Жорж Бизе имел честь быть уроженцем и постоянным жителем этого города — весёлого Парижа, мрачного Парижа, галантного Парижа, жестокого Парижа, Парижа утреннего, с неумолчным стуком колясок, Парижа ночного, с цветными фонарями кабаре, Парижа утончённых вкусов, Парижа новейших мод.
Жоржа Бизе не увлекали парижские вкусы и моды. Он не был богат. Он принадлежал к тому сорту парижан, у которых нет ни породистых лошадей для прогулок в Булонском лесу, ни породистых собак для прогулки в парке Монсо. Он относился к тому роду парижан, которые работают по ночам, а днём ищут работу.

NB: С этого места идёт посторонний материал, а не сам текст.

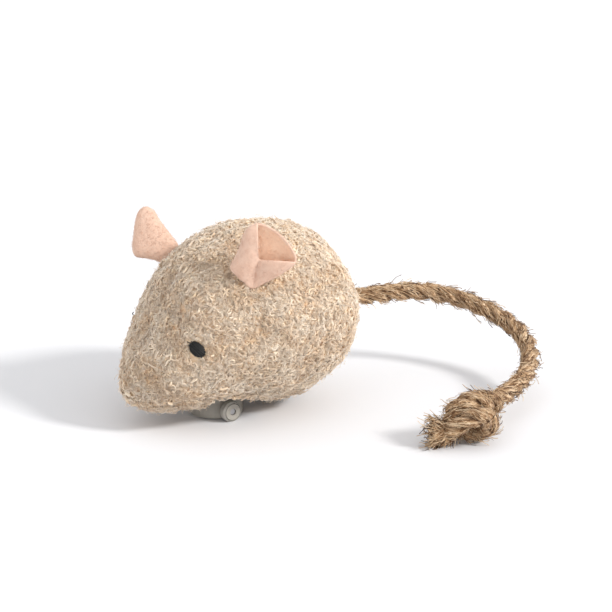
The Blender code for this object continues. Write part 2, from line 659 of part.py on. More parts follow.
def click_outline(pivot, tip_face):
    """The pawl, from the boss on its pin to the nose that stands behind a ratchet tooth."""
    def polar(radius, angle):
        return Vector((radius * math.cos(angle), radius * math.sin(angle)))

    nose = [polar(3.6 * MM, tip_face + 0.09), polar(4.1 * MM, tip_face + 0.30)]
    heel = [polar(5.3 * MM, tip_face + 0.02), polar(4.6 * MM, tip_face + 0.05)]
    toward = math.atan2(*(nose[1] - pivot).yx)
    boss = [pivot + Vector((1.3 * MM * math.cos(toward + a), 1.3 * MM * math.sin(toward + a)))
            for a in (math.radians(-70 - 22 * i) for i in range(11))]
    return [(p.x - pivot.x, p.y - pivot.y) for p in nose + boss + heel]


def great_line():
    """The great wheel turns on the winding arbor and carries the click; key and ratchet turn the arbor."""
    half_tooth = math.pi / GREAT_TEETH
    wheel = gear_outline(GREAT_TEETH, direction(GREAT_AT, SECOND_AT) + half_tooth)
    wheel_with_bore("great_wheel", "brass", wheel, ARBOR_RADIUS + 0.2 * MM, -2.3 * MM, -1.1 * MM, GREAT_AT)
    place("winding_arbor", rod_mesh(ARBOR_RADIUS, -35.4 * MM, CASE_LEFT - 0.3 * MM), "steel", GREAT_AT)
    wheel_with_bore("ratchet_wheel", "steel", ratchet_outline(), ARBOR_RADIUS + 0.15 * MM,
                    -3.8 * MM, -2.7 * MM, GREAT_AT)
    tip_face = 2 * math.pi * 4 / RATCHET_TEETH
    pivot = Vector((6.9 * MM * math.cos(tip_face + 0.95), 6.9 * MM * math.sin(tip_face + 0.95)))
    click_at = GREAT_AT + Vector((0, pivot.x, pivot.y))
    plate("click", "steel", [click_outline(pivot, tip_face), circle(0.75 * MM, 12)],
          -3.8 * MM, -2.7 * MM, click_at)
    place("click_pin", rod_mesh(0.6 * MM, -4.2 * MM, -2.4 * MM, 12), "steel", click_at)
    return click_at


def mainspring():
    """A flat spiral of spring strip between the arbor and its post."""
    inner, outer, turns, strip = 2.3 * MM, 8.6 * MM, 5, 0.35 * MM
    per_turn = 14
    count = turns * per_turn
    inside, outside = [], []
    for i in range(count + 1):
        angle = 2 * math.pi * i / per_turn
        radius = inner + (outer - inner) * i / count
        inside.append((radius * math.cos(angle), radius * math.sin(angle)))
        outside.append(((radius + strip) * math.cos(angle), (radius + strip) * math.sin(angle)))
    plate("mainspring", "steel", [inside + outside[::-1]], -8.0 * MM, -4.6 * MM, GREAT_AT)
    post = (0, GREAT_AT.y + outer + strip + PIN_RADIUS + 0.3 * MM, GREAT_AT.z)
    place("spring_post", rod_mesh(PIN_RADIUS, -8.2 * MM, -4.4 * MM, 12), "steel", post)


def winding_key():
    """Butterfly key: a socket over the arbor's end and two pierced wings."""
    bow, hole, reach, middle = 4.8 * MM, 2.3 * MM, 6.0 * MM, -38.5 * MM
    socket = rod_mesh(2.5 * MM, KEY_OUTER + 5.0 * MM, KEY_INNER, 16)
    key = place("winding_key", socket, "steel", GREAT_AT)
    for number, way in enumerate((-1, 1)):
        lobe = bar_across_y(bow, 1.4 * MM, 24)
        boolean(key, cutter(f"key_wing_{number}", lobe, GREAT_AT + Vector((middle, 0, way * reach))), 'UNION')
    for number, way in enumerate((-1, 1)):
        hole_at = GREAT_AT + Vector((middle, 0, way * (reach + 0.4 * MM)))
        boolean(key, cutter(f"key_eye_{number}", bar_across_y(hole, 4 * MM, 16), hole_at))
    bore = rod_mesh(ARBOR_RADIUS + 0.15 * MM, -35.8 * MM, KEY_INNER + MM)
    boolean(key, cutter("key_bore", bore, GREAT_AT))


def bar_across_y(radius, width, sides):
    mesh = round_mesh(radius, -width / 2, width / 2, sides)
    mesh.transform(Matrix.Rotation(math.pi / 2, 4, 'X'))
    return mesh


plush_body()
ear("left_ear", 1, (0.07, 0.06, 0.99), (0.53, 0.84, 0.10), 22 * MM, 20 * MM, 5 * MM)
ear("right_ear", -1, (-0.56, -0.484, 0.672), (0.189, 0.715, 0.672), 18 * MM, 17 * MM, 3 * MM)
eye("left_eye", 1)
eye("right_eye", -1)
tail()
base_tray()
case_half("gear_case_right", CASE_RIGHT, -0.15 * MM)
case_half("gear_case_left", CASE_LEFT, 0.15 * MM)
fasteners()
drive_line()
rear_roller()
second_line()
great_line()
mainspring()
winding_key()

for thing in PARTS.objects:
    if thing.type == 'MESH':
        thing.data.shade_smooth()
        thing.data.set_sharp_from_angle(angle=math.radians(35))
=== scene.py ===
"""The looks of the clockwork plush mouse: boucle fleece, felt ears, stitched eyes and a jute tail.

Metres, +Z up, nose towards -Y. The movement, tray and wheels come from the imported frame.
"""

import json
from contextlib import contextmanager
from math import acos, asin, atan2, cos, exp, hypot, pi, radians, sin, sqrt

import bmesh
import bpy
from mathutils import Matrix, Vector, noise

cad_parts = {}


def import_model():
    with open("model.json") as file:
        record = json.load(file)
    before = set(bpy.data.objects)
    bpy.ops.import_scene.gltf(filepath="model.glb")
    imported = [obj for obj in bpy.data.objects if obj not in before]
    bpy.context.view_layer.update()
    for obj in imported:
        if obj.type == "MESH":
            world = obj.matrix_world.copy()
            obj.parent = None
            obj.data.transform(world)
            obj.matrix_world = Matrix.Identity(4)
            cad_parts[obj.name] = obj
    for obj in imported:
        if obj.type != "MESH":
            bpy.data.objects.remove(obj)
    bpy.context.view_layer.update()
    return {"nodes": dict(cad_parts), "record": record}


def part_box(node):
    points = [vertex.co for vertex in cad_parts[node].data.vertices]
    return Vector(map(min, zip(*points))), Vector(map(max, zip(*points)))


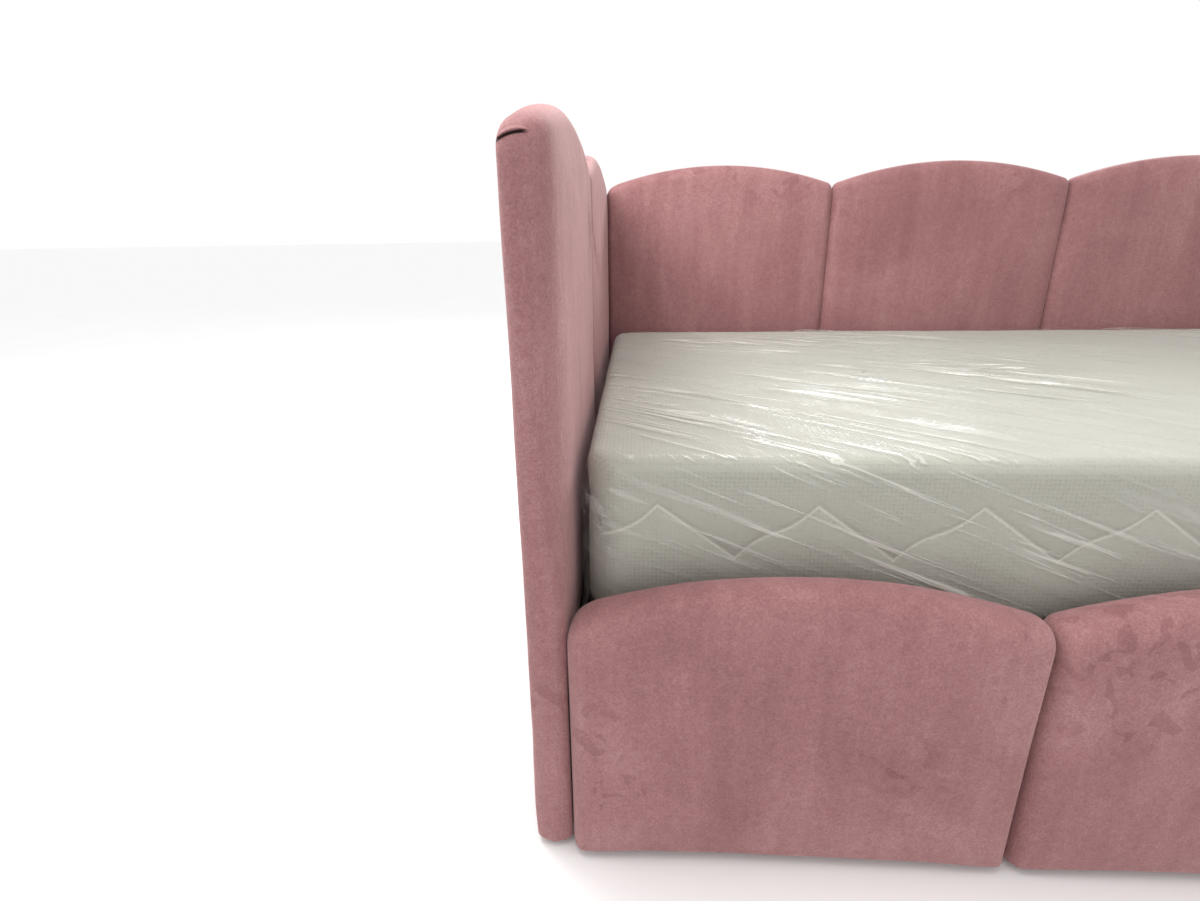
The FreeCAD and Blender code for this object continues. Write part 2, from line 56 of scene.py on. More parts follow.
LOBE_RISE = 0.044           # a lobe's peak above its corners
BOARD_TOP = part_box("box_rear_board")[1][2]
PAD_HEM = 0.012             # how fast the inner padding ends above the storage boards
ROLL_STARTS = (0.31, 0.43)  # heights over which an end panel's front edge turns soft
SEAM = 0.016                # rim radius where two lobes are sewn together
SEAM_CORNER = 0.012         # radius of the notch between two scallops, seen from the front
SEAM_COVER = 0.0026         # velvet and wadding left over the board at a seam
SEAM_WALL = 0.00003         # width of the steep first row at a seam
GRID = 0.012                # spacing of the cloth meshes
RIM_STEPS = 6               # grid rows round each rim
RIM_POWER = 2.1             # a rim's outline: 2 is a quarter circle, more is squarer
FOOT_POWER = 3.2
SAME = 1e-9                 # smaller differences count as none

HAND_MARKS = (              # where the pile is brushed into petals, and how far round it
    ((-0.985, -0.522, 0.190), 0.050), ((-0.965, -0.522, 0.100), 0.050),
    ((-0.655, -0.522, 0.165), 0.055), ((-1.045, -0.508, 0.215), 0.035))
TUCK_ENDS = (-1.0615, -1.037)       # x of a slit near the top of the left panel's front edge
TUCK_HEIGHT = 0.7985        # its height at the inner end
TUCK_DROP = 0.0085          # how far it has curved down after TUCK_REACH
TUCK_REACH = 0.029
TUCK_SLIT = 0.0010          # half its width
TUCK_FRONT = -0.475         # it lies in front of this y
TUCK_FADE = 0.003           # and fades out over this length at its inner end
TUCK_PROFILE = (            # the lip in section: height above the slit, distance off the panel
    (0.0075, -0.0004), (0.0050, 0.0003), (0.0028, 0.0011), (0.0014, 0.0019),
    (0.0005, 0.0021), (0.0002, 0.0012), (0.0008, -0.0012))
PUCKERS = (                 # y, z, half length, slope in degrees and depth of small dents
    (-0.075, 0.706, 0.045, -62, 0.0038), (-0.035, 0.690, 0.050, -58, 0.0042),
    (0.055, 0.672, 0.050, -48, 0.0040), (0.110, 0.655, 0.045, -40, 0.0032),
    (-0.110, 0.722, 0.035, -66, 0.0028))
PUCKER_WIDTH = 0.007

MATTRESS_RADIUS = 0.045     # its corners seen from above
MATTRESS_EDGE = 0.018       # its top and bottom edges
EDGE_STEPS = 8              # mesh rings round such an edge
QUILT_PITCH = 0.175         # the zigzag stitched round the mattress border
QUILT_START = -0.833        # where one of its low points lies
QUILT_LOW = 0.366
QUILT_END_STRIP = 0.015     # the zigzag runs along y this near the mattress ends, else along x
QUILT_RISE = 0.064
QUILT_BOW = 0.07            # how much its rising stretches bend, as a share of its rise
QUILT_SLOPE = 0.8           # turns an upright distance from it into one square to it
TOP_QUILT = 0.21            # spacing of the crossing lines quilted over the top
FILM_LIFT = 0.0012          # the film's height above the knit where it lies flat
FILM_UNDER = 0.16           # how far the film reaches under the mattress
STREAK_LIMIT = 0.0065       # the film's tallest crease
STREAK_FANS = (             # where the film is gathered, and the angles its creases spread over
    ((-1.05, 0.40), (-34, -8)), ((-1.08, 0.20), (-48, -14)), ((-1.08, 0.04), (-60, -20)),
    ((-0.72, 0.52), (-62, -24)), ((-0.10, 0.55), (-60, -20)), ((0.55, 0.52), (-64, -22)),
    ((0.95, 0.40), (-100, -60)))
FAN_STREAKS = 46            # creases in one fan
SIDE_STREAKS = 70           # creases on one side of the mattress

SEED = 7                    # every random draw starts from it


# ---- meshes -------------------------------------------------------------------------------------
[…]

Случалось ему не раз писать для весёлого Парижа музыку по заказу: галопы, вальсы, переложения, романсы… И эти слова перемешались в его крупной, вдвинутой в плечи голове со словами из ресторанов: эскалопы, лангусты, омары, артишоки… Он исписывал сотни нотных листов за самый короткий срок. Он был работником парижского музыкального цеха — цеха развлечений.
Это было не легко. Даже человеку с именем не легко в этой «столице мира» писать так, как хочется.
Директор Комической оперы Камилл Дю Локль, человек элегантный и даже немного эксцентричный, как-то сказал ему:
— Но, мсье Бизе, дайте слушателям побольше веселья! Может ли быть у комической оперы трагический конец?